Ich glaube ihr das sogar. Die kleinen Angestellten entscheiden sowas nicht. Das machen Algorithmen und Risikoanalysten in irgendeiner Zentrale.
„Haben Sie was Neues gefunden?", fragte sie.
„Ja, eine Genossenschaft."
Sie nickte. „Gute Wahl. Die sind oft kulanter."
Kulant. Noch so ein Wort aus der Versicherungswelt. Bedeutet: Die zahlen auch mal, wenn sie nicht müssten. Aus Kulanz eben. Sollte eigentlich selbstverständlich sein nach achtzehn Jahren Treue. Ist es aber nicht.
Die Geschichte hat auch unser Verhältnis zu Versicherungen generell verändert. Wir schauen jetzt genauer hin, vergleichen öfter, sind kritischer. Bei der Autoversicherung haben wir direkt mal gegenguckt – siehe da, woanders wär's 100 Euro günstiger. Gewechselt.

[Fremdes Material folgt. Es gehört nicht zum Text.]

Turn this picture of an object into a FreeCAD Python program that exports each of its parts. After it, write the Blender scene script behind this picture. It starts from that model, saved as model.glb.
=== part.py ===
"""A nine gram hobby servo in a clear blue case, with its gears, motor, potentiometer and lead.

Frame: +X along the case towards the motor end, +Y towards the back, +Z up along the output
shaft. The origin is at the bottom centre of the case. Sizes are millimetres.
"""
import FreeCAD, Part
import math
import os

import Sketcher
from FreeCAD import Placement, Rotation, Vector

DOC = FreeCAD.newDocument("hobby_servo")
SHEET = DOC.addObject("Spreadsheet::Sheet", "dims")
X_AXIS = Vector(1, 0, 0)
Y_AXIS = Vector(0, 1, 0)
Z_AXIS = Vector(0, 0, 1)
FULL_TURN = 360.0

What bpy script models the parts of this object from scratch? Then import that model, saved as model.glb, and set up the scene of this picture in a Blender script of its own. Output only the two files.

Man darf nicht zu loyal sein in dieser Welt. Loyalität wird nicht belohnt. Im Gegenteil. Die Treuen zahlen drauf, die Wechsler bekommen die Rabatte.
Traurig eigentlich. Aber so läuft's nun mal.
Was bleibt von dieser ganzen Episode? Ein bitterer Nachgeschmack, definitiv. Aber auch eine Erkenntnis: Man muss für sich selbst einstehen. Niemand sonst tut es.
Und die Genossenschaft? Bisher läuft's gut. Die Kommunikation ist persönlicher, man hat einen festen Ansprechpartner. Neulich riefen die sogar an, um zu fragen, ob alles in Ordnung ist. Nach dem Sturm letzte Woche. „Nur zur Sicherheit", sagte die Dame.
Das hat mich gefreut. Ein bisschen Menschlichkeit in der Versicherungswelt. Vielleicht haben wir doch die richtige Wahl getroffen.
Zeit wird's zeigen. Hoffentlich ohne weitere Schadensfälle. Aber falls doch – wir sind gewappnet. Mit Versicherung, Dokumentation und der Erkenntnis, dass man sich auf niemanden außer sich selbst wirklich verlassen kann.
Klingt pessimistisch? Vielleicht. Ich nenne es realistisch. Das Leben hat uns gelehrt: Vertraue, aber prüfe nach. Besonders bei Versicherungen.